Output, word for word, every line from the start of the listing down to and including the line that contains "0.02), 1.2, 10.5)"; include nothing else.

===============

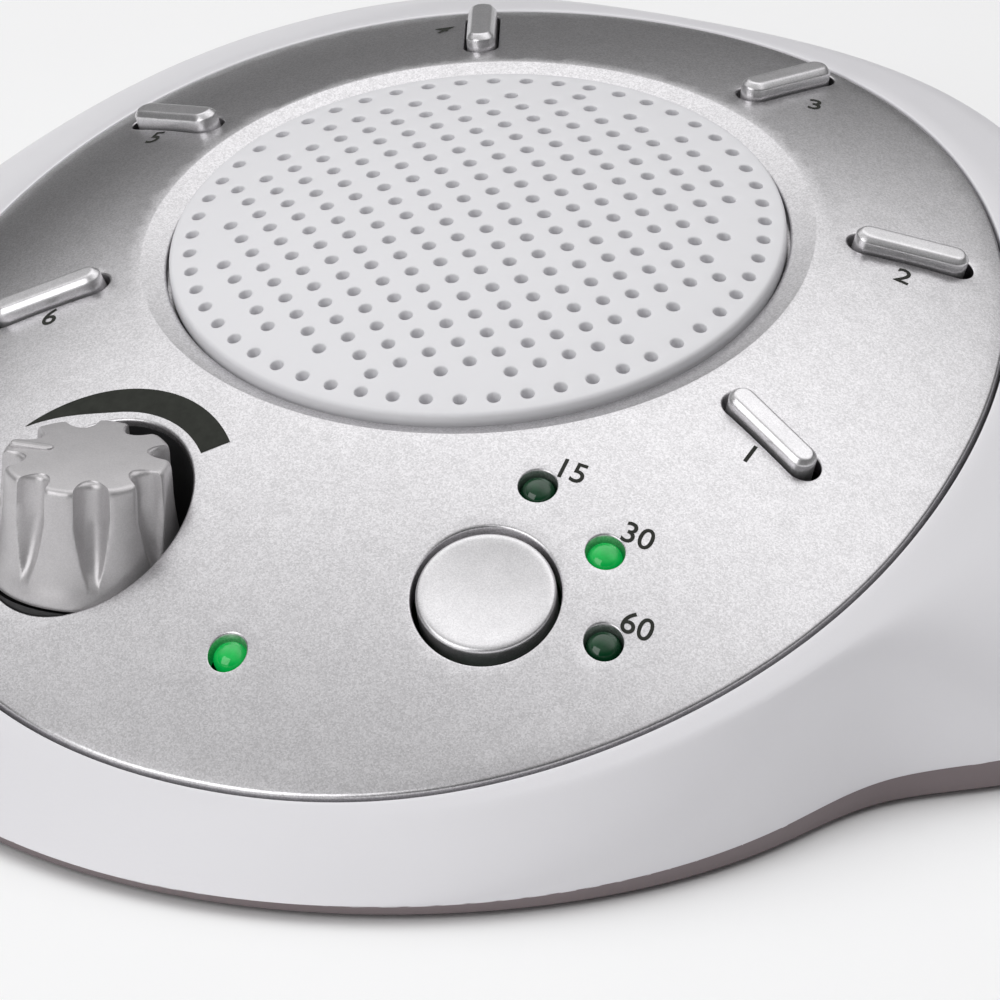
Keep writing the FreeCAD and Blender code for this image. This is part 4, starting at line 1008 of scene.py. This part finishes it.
# Floor
FLOOR_REACH = 6
floor_mesh = bpy.data.meshes.new("floor")
floor_corners = [(x * FLOOR_REACH, y * FLOOR_REACH, 0) for x, y in ((-1, -1), (1, -1), (1, 1), (-1, 1))]
floor_mesh.from_pydata(floor_corners, [], [(0, 1, 2, 3)])
floor = bpy.data.objects.new("floor", floor_mesh)
bpy.context.scene.collection.objects.link(floor)
floor_material, floor_tree, floor_shader = new_material(
    "floor_paper", (0.97, 0.97, 0.975), 0.9, 0.0, 0.0, 0.1)
stops = [(0.3, (0.965, 0.965, 0.97)), (0.7, (0.975, 0.975, 0.98))]
floor_tree.links.new(
    ramp(floor_tree, noise(floor_tree, object_coords(floor_tree), 30.0), stops),
    floor_shader.inputs["Base Color"])
floor_mesh.materials.append(floor_material)

# Sky: bright high up and at the back, dim towards the horizon and the front
world = bpy.data.worlds.new("studio")
bpy.context.scene.world = world
world.use_nodes = True
sky = world.node_tree
background = sky.nodes["Background"]
split = sky.nodes.new("ShaderNodeSeparateXYZ")
sky.links.new(sky.nodes.new("ShaderNodeTexCoord").outputs["Generated"], split.inputs["Vector"])
by_height = ramp(sky, split.outputs["Z"], [
    (0.0, (0.02,) * 3), (0.15, (0.03,) * 3), (0.3, (0.07,) * 3), (0.45, (0.24,) * 3),
    (0.62, (0.7,) * 3), (0.75, (0.92,) * 3), (1.0, (1.0,) * 3)])
depth = sky.nodes.new("ShaderNodeMapRange")
depth.inputs["From Min"].default_value = -1.0
sky.links.new(split.outputs["Y"], depth.inputs["Value"])
by_depth = ramp(sky, depth.outputs["Result"], [
    (0.0, (0.25,) * 3), (0.3, (0.34,) * 3), (0.48, (0.72,) * 3), (0.62, (1.0,) * 3)])
sky.links.new(multiplied(sky, by_height, by_depth), background.inputs["Color"])
background.inputs["Strength"].default_value = 1.6


# Studio light
def soft_light(name, place, target, side, power):
    data = bpy.data.lights.new(name, "AREA")
    data.shape = "SQUARE"
    data.size = side
    data.energy = power
    light = bpy.data.objects.new(name, data)
    light.location = place
    aim = Vector(target) - Vector(place)
    light.rotation_euler = aim.to_track_quat("-Z", "Y").to_euler()
    bpy.context.scene.collection.objects.link(light)


soft_light("front", (-0.55, -1.3, 0.75), (0, 0, 0.02), 1.2, 10.5)

# Camera at the photograph's angle: its axes in the plate's frame, its distance in
# millimetres, and its focal length and the grille's top in pixels of the picture
RIGHT = Vector((0.91572, 0.39619, -0.06699))
UP = Vector((-0.16617, 0.52520, 0.83460))
TOWARDS = Vector((0.3659, -0.7531, 0.5468))
DISTANCE = 1333.3
FOCAL = 12913.0
PICTURE = 1000
MIDDLE = 500
APEX_PIXEL = (475.09, 213.03)
SENSOR = 36.0
spin = Matrix.Rotation(LEAN, 3, "X")
right = (spin @ RIGHT).normalized()
towards = (spin @ TOWARDS).normalized()
to_right = MIDDLE - APEX_PIXEL[0]
to_below = MIDDLE - APEX_PIXEL[1]
aim = (-towards * FOCAL + right * to_right - (spin @ UP) * to_below).normalized()
back = -aim
across = (right - back * right.dot(back)).normalized()
above = back.cross(across)
camera_data = bpy.data.cameras.new("camera")
camera_data.sensor_width = SENSOR
camera_data.sensor_height = SENSOR
camera_data.sensor_fit = "HORIZONTAL"
camera_data.lens = FOCAL / PICTURE * SENSOR
camera_data.clip_start = 0.1
camera_data.clip_end = 20.0
camera = bpy.data.objects.new("camera", camera_data)
placement = Matrix((across, above, back)).transposed().to_4x4()
placement.translation = (APEX + towards * DISTANCE) * MM
camera.matrix_world = placement
bpy.context.scene.collection.objects.link(camera)
bpy.context.scene.camera = camera
bpy.context.scene.view_settings.view_transform = "Standard"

===============

§ **WRITTEN ANSWER**
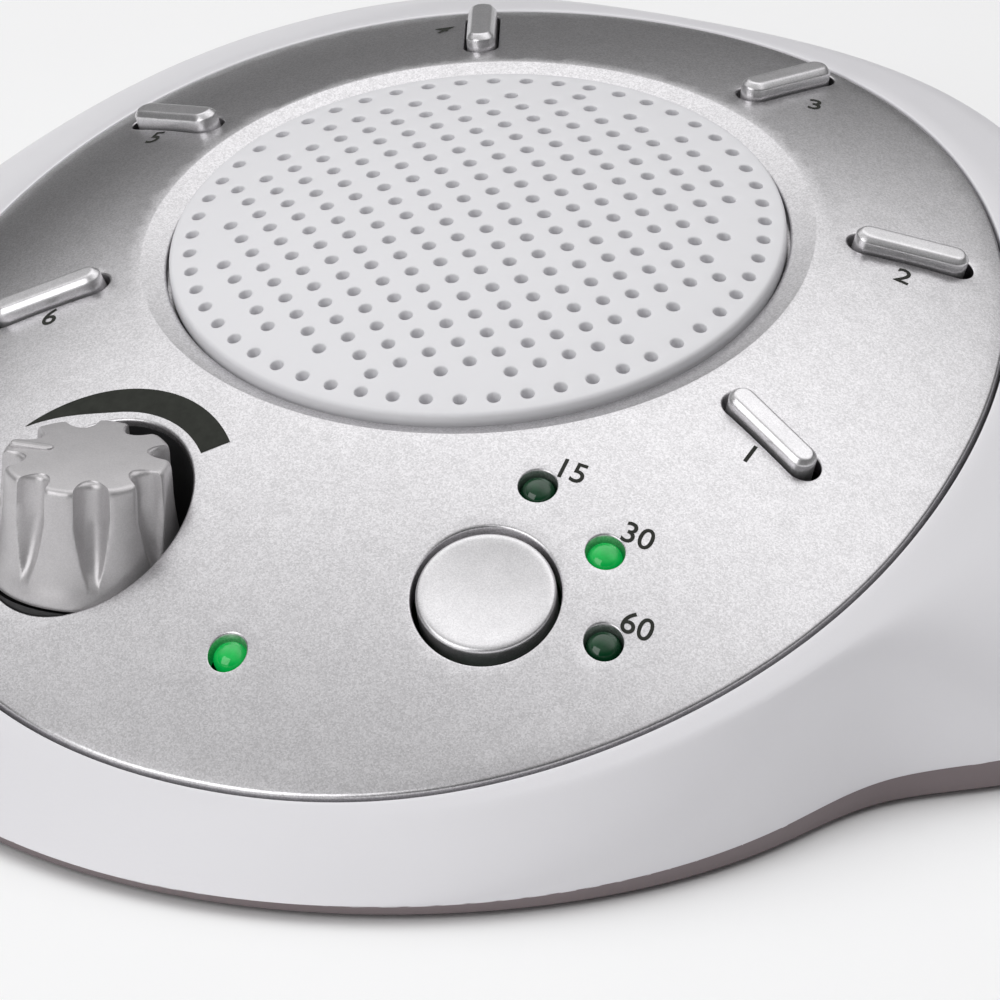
Keep writing the FreeCAD and Blender code for this image. This is part 4, starting at line 1008 of scene.py. This part finishes it.
# Floor
FLOOR_REACH = 6
floor_mesh = bpy.data.meshes.new("floor")
floor_corners = [(x * FLOOR_REACH, y * FLOOR_REACH, 0) for x, y in ((-1, -1), (1, -1), (1, 1), (-1, 1))]
floor_mesh.from_pydata(floor_corners, [], [(0, 1, 2, 3)])
floor = bpy.data.objects.new("floor", floor_mesh)
bpy.context.scene.collection.objects.link(floor)
floor_material, floor_tree, floor_shader = new_material(
    "floor_paper", (0.97, 0.97, 0.975), 0.9, 0.0, 0.0, 0.1)
stops = [(0.3, (0.965, 0.965, 0.97)), (0.7, (0.975, 0.975, 0.98))]
floor_tree.links.new(
    ramp(floor_tree, noise(floor_tree, object_coords(floor_tree), 30.0), stops),
    floor_shader.inputs["Base Color"])
floor_mesh.materials.append(floor_material)

# Sky: bright high up and at the back, dim towards the horizon and the front
world = bpy.data.worlds.new("studio")
bpy.context.scene.world = world
world.use_nodes = True
sky = world.node_tree
background = sky.nodes["Background"]
split = sky.nodes.new("ShaderNodeSeparateXYZ")
sky.links.new(sky.nodes.new("ShaderNodeTexCoord").outputs["Generated"], split.inputs["Vector"])
by_height = ramp(sky, split.outputs["Z"], [
    (0.0, (0.02,) * 3), (0.15, (0.03,) * 3), (0.3, (0.07,) * 3), (0.45, (0.24,) * 3),
    (0.62, (0.7,) * 3), (0.75, (0.92,) * 3), (1.0, (1.0,) * 3)])
depth = sky.nodes.new("ShaderNodeMapRange")
depth.inputs["From Min"].default_value = -1.0
sky.links.new(split.outputs["Y"], depth.inputs["Value"])
by_depth = ramp(sky, depth.outputs["Result"], [
    (0.0, (0.25,) * 3), (0.3, (0.34,) * 3), (0.48, (0.72,) * 3), (0.62, (1.0,) * 3)])
sky.links.new(multiplied(sky, by_height, by_depth), background.inputs["Color"])
background.inputs["Strength"].default_value = 1.6


# Studio light
def soft_light(name, place, target, side, power):
    data = bpy.data.lights.new(name, "AREA")
    data.shape = "SQUARE"
    data.size = side
    data.energy = power
    light = bpy.data.objects.new(name, data)
    light.location = place
    aim = Vector(target) - Vector(place)
    light.rotation_euler = aim.to_track_quat("-Z", "Y").to_euler()
    bpy.context.scene.collection.objects.link(light)


soft_light("front", (-0.55, -1.3, 0.75), (0, 0, 0.02), 1.2, 10.5)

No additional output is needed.